The Quiet Moments
In the early hours I’d taken a break from the monitors and gone outside to spark up, standing in the still warm night air, looking up at Orion shining down through the breaks in the cloud, taking time to mull things over.
Hours later, once the computer was powered down, I figured there was time to head into Central London and trawl through the bookshops. As a plan it was workable, if I had taken into account the time of day.
I got into town earlier than expected, too early in fact, so breakfast seemed like a good idea: a proper breakfast, which meant finding a proper old caff rather than some gussied up sandwich bar or coffee shop that advertised different coffees or the availability of fucking ciabatta bread.
I very rarely eat a cooked breakfast. In fact I’m probably still recovering from eating at a Denny’s close by Cape Canaveral which stomped hard on my arteries – and that was over eight years ago. Right now I needed the fuel.
It took a while, wandering around the empty streets on the northern fringe of Covent Garden, before I found the right kind of place – where the bacon looks like it came from a pig that didn’t go down without a fight, the accompanying coffee is so damn strong it makes your pubes spike on end, and brickies come in to order a selection of bacon and sausage sandwiches, teas and coffees to go.
Even after that – with the smoking ban no longer affording the luxury of sitting back and nursing the coffee once the last of the egg yolk was mopped up with a round of toast - there was time to kill before the stores opened. I went for a wander. The annexe of The Esteemed School of Art where I served my three-year sentence was pretty much just around the corner. For a long time now it has been an H&M clothes store, but the building remains.
Going to work, going to meetings, or simply joining people for social occasions, the concentration is always on getting from A to B. Without that distraction, with traffic still remarkably light and the first wave of office drones the only real pedestrians, it afforded me the luxury of just taking in the surroundings I rarely paid any attention to.
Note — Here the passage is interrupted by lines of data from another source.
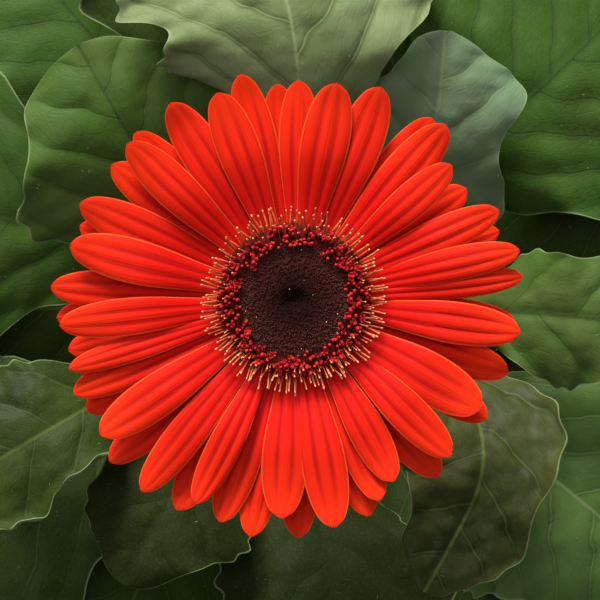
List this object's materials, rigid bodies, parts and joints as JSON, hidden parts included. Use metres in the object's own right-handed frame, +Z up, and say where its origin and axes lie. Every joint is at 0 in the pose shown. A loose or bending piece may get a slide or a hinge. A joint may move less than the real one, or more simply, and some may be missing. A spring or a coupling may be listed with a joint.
{
  "type": "potted gerbera",
  "caption": "Potted gerbera with a flat red daisy bloom on a bare stem over a rosette of broad lobed leaves in a plain round clay pot.",
  "frame": {"origin": "centre of the pot's flat base, in the plane that it stands on", "axes": "+Z up through the pot and the bloom; +X is the picture's right and +Y its top, as the camera looks straight down"},
  "size_m": [0.2602, 0.2539, 0.2373],
  "materials": {
    "clay": "matte",
    "soil": "matte",
    "stem": "satin",
    "ray_petals": "satin",
    "disc": "matte",
    "inner_florets": "satin",
    "stamens": "satin",
    "leaf": "satin"
  },
  "bodies": {
    "root": {"pot": "clay", "soil": "soil", "flower_stem": "stem", "ray_florets": "ray_petals", "disc_florets": "disc", "inner_florets": "inner_florets", "stamens": "stamens", "leaf_low_1": "leaf", "leaf_low_2": "leaf", "leaf_low_3": "leaf", "leaf_low_4": "leaf", "leaf_low_5": "leaf", "leaf_low_6": "leaf", "leaf_mid_1": "leaf", "leaf_mid_2": "leaf", "leaf_mid_3": "leaf", "leaf_mid_4": "leaf", "leaf_mid_5": "leaf", "leaf_mid_6": "leaf", "leaf_top_1": "leaf", "leaf_top_2": "leaf", "leaf_top_3": "leaf", "leaf_top_4": "leaf", "leaf_top_5": "leaf", "leaf_top_6": "leaf", "leaf_top_7": "leaf"}
  },
  "joints": []
}
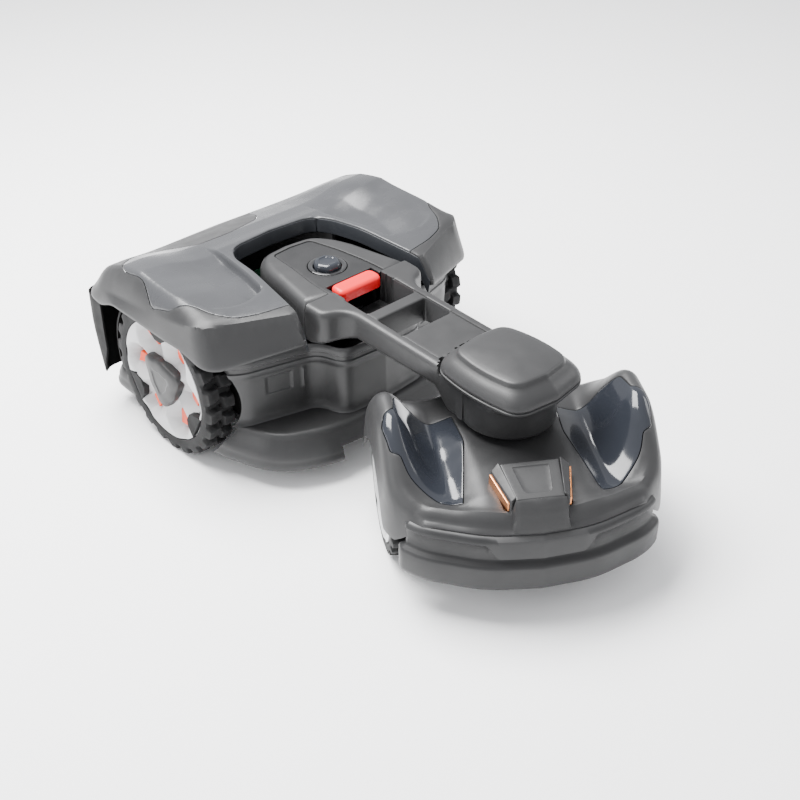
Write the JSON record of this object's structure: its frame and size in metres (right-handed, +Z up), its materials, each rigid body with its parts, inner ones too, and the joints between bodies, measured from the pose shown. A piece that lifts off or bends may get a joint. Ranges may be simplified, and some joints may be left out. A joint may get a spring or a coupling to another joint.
{
  "type": "robotic lawn mower",
  "caption": "Articulated all-wheel-drive robotic lawn mower: wide rear body with cutting disc, boom over a steering front module, four driven wheels.",
  "frame": {"origin": "on the ground, below the middle of the footprint", "axes": "+Z up, the front faces -Y, +X is the machine's left"},
  "size_m": [0.55, 0.944, 0.2897],
  "materials": {
    "shell": "satin",
    "panel": "satin",
    "dark": "satin",
    "black": "matte",
    "gloss": "gloss",
    "red": "satin",
    "white": "satin",
    "orange": "satin",
    "tyre": "matte",
    "rubber": "matte",
    "steel": "brushed",
    "copper": "satin",
    "board": "satin",
    "cell": "matte"
  },
  "bodies": {
    "rear_body": {"antenna_board": "board", "battery_pack": "cell", "boom": "shell", "console": "shell", "console_board": "board", "control_plate": "dark", "height_motor": "black", "hood_post_left": "rubber", "hood_post_right": "rubber", "main_board": "board", "pod_base": "shell", "pod_cap": "shell", "rear_chassis": "shell", "rear_gear_motor_left": "black", "rear_gear_motor_right": "black", "steering_motor": "black"},
    "hood": {"rear_hood": "shell", "hood_panel": "panel", "hood_trim": "dark"},
    "stop_key": {"stop_button": "red"},
    "dial": {"start_dial": "black"},
    "dial_button": {"start_button": "gloss"},
    "cutting_unit": {"height_carriage": "dark", "blade_motor": "black"},
    "lift_screw": {"height_screw": "steel"},
    "cutting_disc": {"blade_disc": "steel", "blade_screw_1": "steel", "blade_screw_2": "steel", "blade_screw_3": "steel"},
    "blade_one": {"blade_1": "steel"},
    "blade_two": {"blade_2": "steel"},
    "blade_three": {"blade_3": "steel"},
    "skid": {"skid_plate": "dark"},
    "steering": {"steering_column": "black", "steering_gear": "steel"},
    "pinion": {"steering_pinion": "steel"},
    "front_body": {"front_chassis": "dark", "front_cover": "shell", "front_window_left": "gloss", "front_window_right": "gloss", "front_bumper": "dark", "charge_block": "shell", "charge_contact_left": "copper", "charge_contact_right": "copper", "roll_shaft": "steel", "front_gear_motor_left": "black", "front_gear_motor_right": "black"},
    "rear_wheel_left": {"rear_tyre_left": "tyre", "rear_rim_left": "white", "rear_rim_accent_left": "orange", "rear_hub_cap_left": "dark"},
    "front_wheel_left": {"front_tyre_left": "tyre", "front_rim_left": "white"},
    "rear_wheel_right": {"rear_tyre_right": "tyre", "rear_rim_right": "white", "rear_rim_accent_right": "orange", "rear_hub_cap_right": "dark"},
    "front_wheel_right": {"front_tyre_right": "tyre", "front_rim_right": "white"}
  },
  "joints": [
    {"name": "hood_bump", "type": "slide", "parent": "rear_body", "child": "hood", "axis": [0, 1, 0], "range_m": [-0.005, 0.005], "stiffness_N_per_m": 4000},
    {"name": "stop_press", "type": "slide", "parent": "rear_body", "child": "stop_key", "axis": [0, 0, -1], "range_m": [0, 0.004], "stiffness_N_per_m": 900},
    {"name": "dial_turn", "type": "hinge", "parent": "rear_body", "child": "dial", "pos_m": [0, 0.155, 0.258], "axis": [0, 0, 1], "continuous": true},
    {"name": "dial_press", "type": "slide", "parent": "rear_body", "child": "dial_button", "axis": [0, 0, -1], "range_m": [0, 0.0025], "stiffness_N_per_m": 900},
    {"name": "cutting_height", "type": "slide", "parent": "rear_body", "child": "cutting_unit", "axis": [0, 0, 1], "range_m": [-0.02, 0.02]},
    {"name": "screw_turn", "type": "hinge", "parent": "rear_body", "child": "lift_screw", "pos_m": [0.062, 0.158, 0.13], "axis": [0, 0, 1], "range_deg": [-901, 901]},
    {"name": "disc_spin", "type": "hinge", "parent": "cutting_unit", "child": "cutting_disc", "pos_m": [0, 0.158, 0.05], "axis": [0, 0, 1], "continuous": true},
    {"name": "blade_swing_1", "type": "hinge", "parent": "cutting_disc", "child": "blade_one", "pos_m": [0.05543, 0.19, 0.049], "axis": [0, 0, 1], "continuous": true},
    {"name": "blade_swing_2", "type": "hinge", "parent": "cutting_disc", "child": "blade_two", "pos_m": [-0.05543, 0.19, 0.049], "axis": [0, 0, 1], "continuous": true},
    {"name": "blade_swing_3", "type": "hinge", "parent": "cutting_disc", "child": "blade_three", "pos_m": [0, 0.094, 0.049], "axis": [0, 0, 1], "continuous": true},
    {"name": "skid_spin", "type": "hinge", "parent": "cutting_unit", "child": "skid", "pos_m": [0, 0.158, 0.04], "axis": [0, 0, 1], "continuous": true},
    {"name": "steer", "type": "hinge", "parent": "rear_body", "child": "steering", "pos_m": [0, -0.235, 0.2], "axis": [0, 0, 1], "range_deg": [-6.5, 73.5]},
    {"name": "pinion_turn", "type": "hinge", "parent": "rear_body", "child": "pinion", "pos_m": [0, -0.187, 0.206], "axis": [0, 0, 1], "range_deg": [-221, 20]},
    {"name": "front_roll", "type": "hinge", "parent": "steering", "child": "front_body", "pos_m": [0, -0.235, 0.132], "axis": [0.5519, 0.8339, 0], "range_deg": [-4, 4]},
    {"name": "rear_wheel_left_spin", "type": "hinge", "parent": "rear_body", "child": "rear_wheel_left", "pos_m": [0.24, 0.243, 0.126], "axis": [1, 0, 0], "continuous": true},
    {"name": "front_wheel_left_spin", "type": "hinge", "parent": "front_body", "child": "front_wheel_left", "pos_m": [0.12324, -0.34775, 0.101], "axis": [0.8339, -0.5519, 0], "continuous": true},
    {"name": "rear_wheel_right_spin", "type": "hinge", "parent": "rear_body", "child": "rear_wheel_right", "pos_m": [-0.24, 0.243, 0.126], "axis": [1, 0, 0], "continuous": true},
    {"name": "front_wheel_right_spin", "type": "hinge", "parent": "front_body", "child": "front_wheel_right", "pos_m": [-0.15194, -0.16561, 0.101], "axis": [0.8339, -0.5519, 0], "continuous": true}
  ],
  "couplings": [
    {"joint": "pinion_turn", "follows": "steer", "ratio": -3},
    {"joint": "screw_turn", "follows": "cutting_height", "rad_per_m": 785.4}
  ]
}
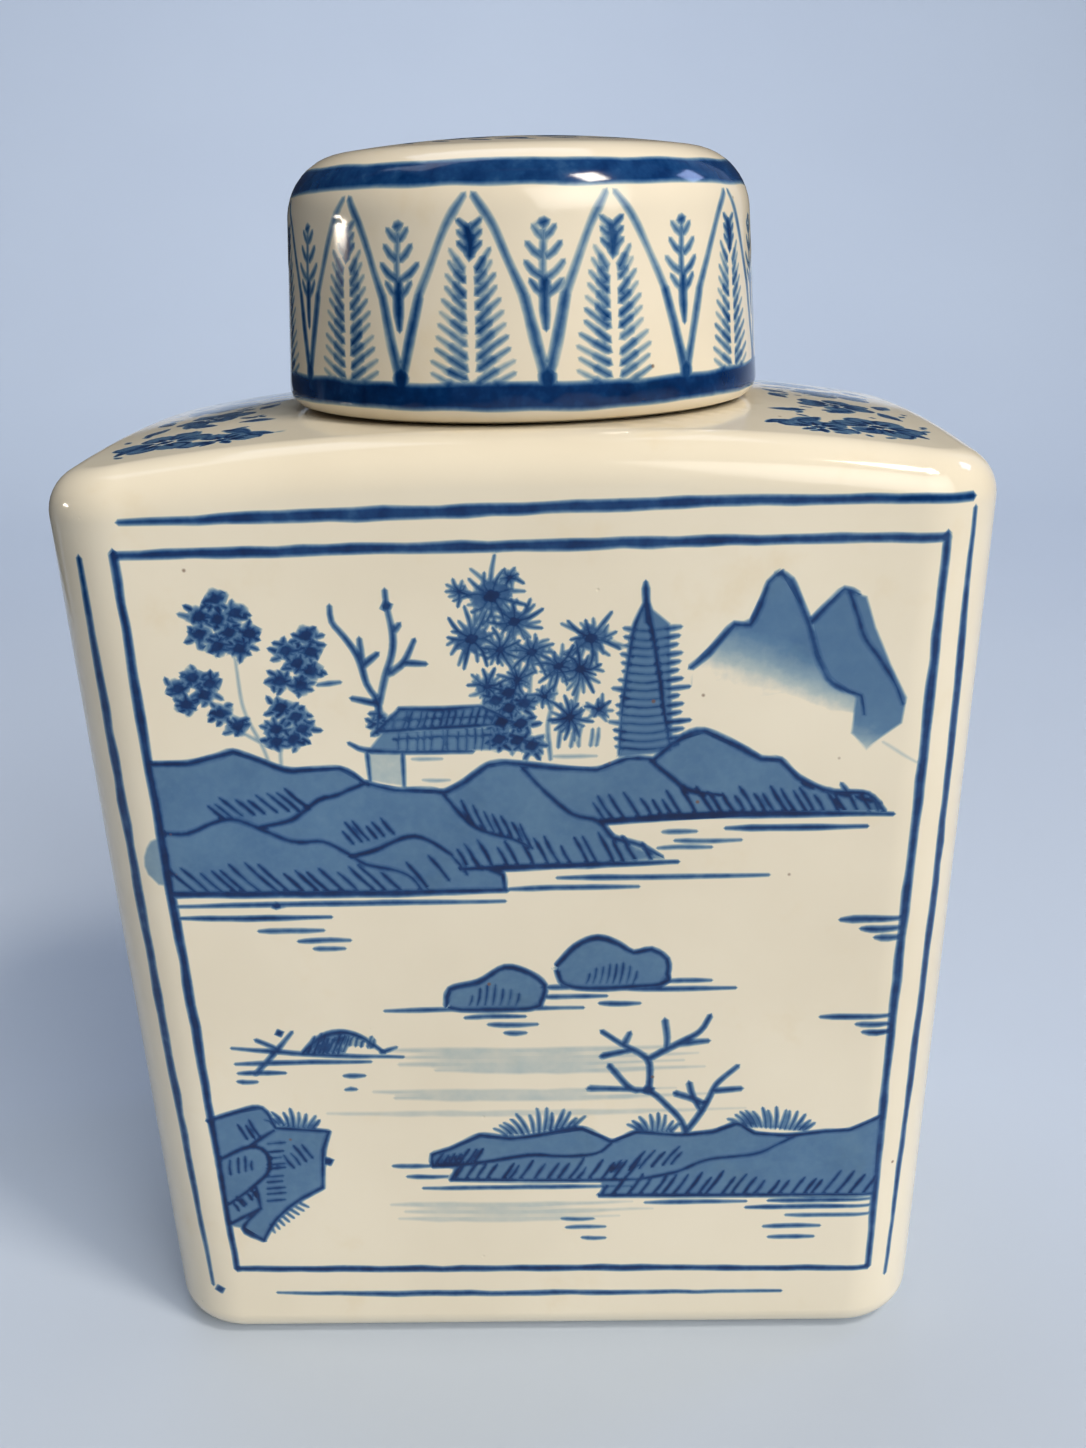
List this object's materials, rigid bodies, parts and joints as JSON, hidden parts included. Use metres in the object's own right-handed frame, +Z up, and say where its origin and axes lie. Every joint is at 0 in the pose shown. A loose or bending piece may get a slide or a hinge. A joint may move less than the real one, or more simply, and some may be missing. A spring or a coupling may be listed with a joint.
{
  "type": "ceramic lidded jar",
  "caption": "Lidded porcelain jar of the tea caddy kind: rounded rectangular body that narrows to the foot, arched shoulder, round neck and a round cap; keeps dry goods",
  "frame": {"origin": "centre of the underside, on the surface that the jar stands on", "axes": "+Z up; X along the wide side; the painted front looks towards -Y"},
  "size_m": [0.115, 0.0742, 0.1621],
  "materials": {
    "painted_porcelain_body": "glossy cream glaze over cobalt blue painting, with a bare foot ring",
    "painted_porcelain_lid": "glossy cream glaze over cobalt blue painting, with a bare rim"
  },
  "bodies": {
    "root": {"jar_body": "painted_porcelain_body", "lid": "painted_porcelain_lid"}
  },
  "joints": []
}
I ended up in Soho Square, sitting in view of St Patrick's Church, solving The Times sudokus while a gardener wandered around ineffectually blasting a leafblower over the grass, and hoping that I wouldn’t bump into any of the TACs*. With everything else to do, I’m behind on the script and I have doubts. Not that it isn’t good enough, but that, as a character piece, it isn’t different enough from what else is already out there and what has come before.
There’s always the need for new product that the audience can feed on but... how can I put this? I don’t see the point of having your name up on screen just for the hell of it. Anyway, I didn’t get the book I was looking for. Instead I went to an HMV then a Virgin then another HMV before heading home. Each time I was very bad. But it was for reference. Honest.
* Work out the acronym if you want. I really can’t comment.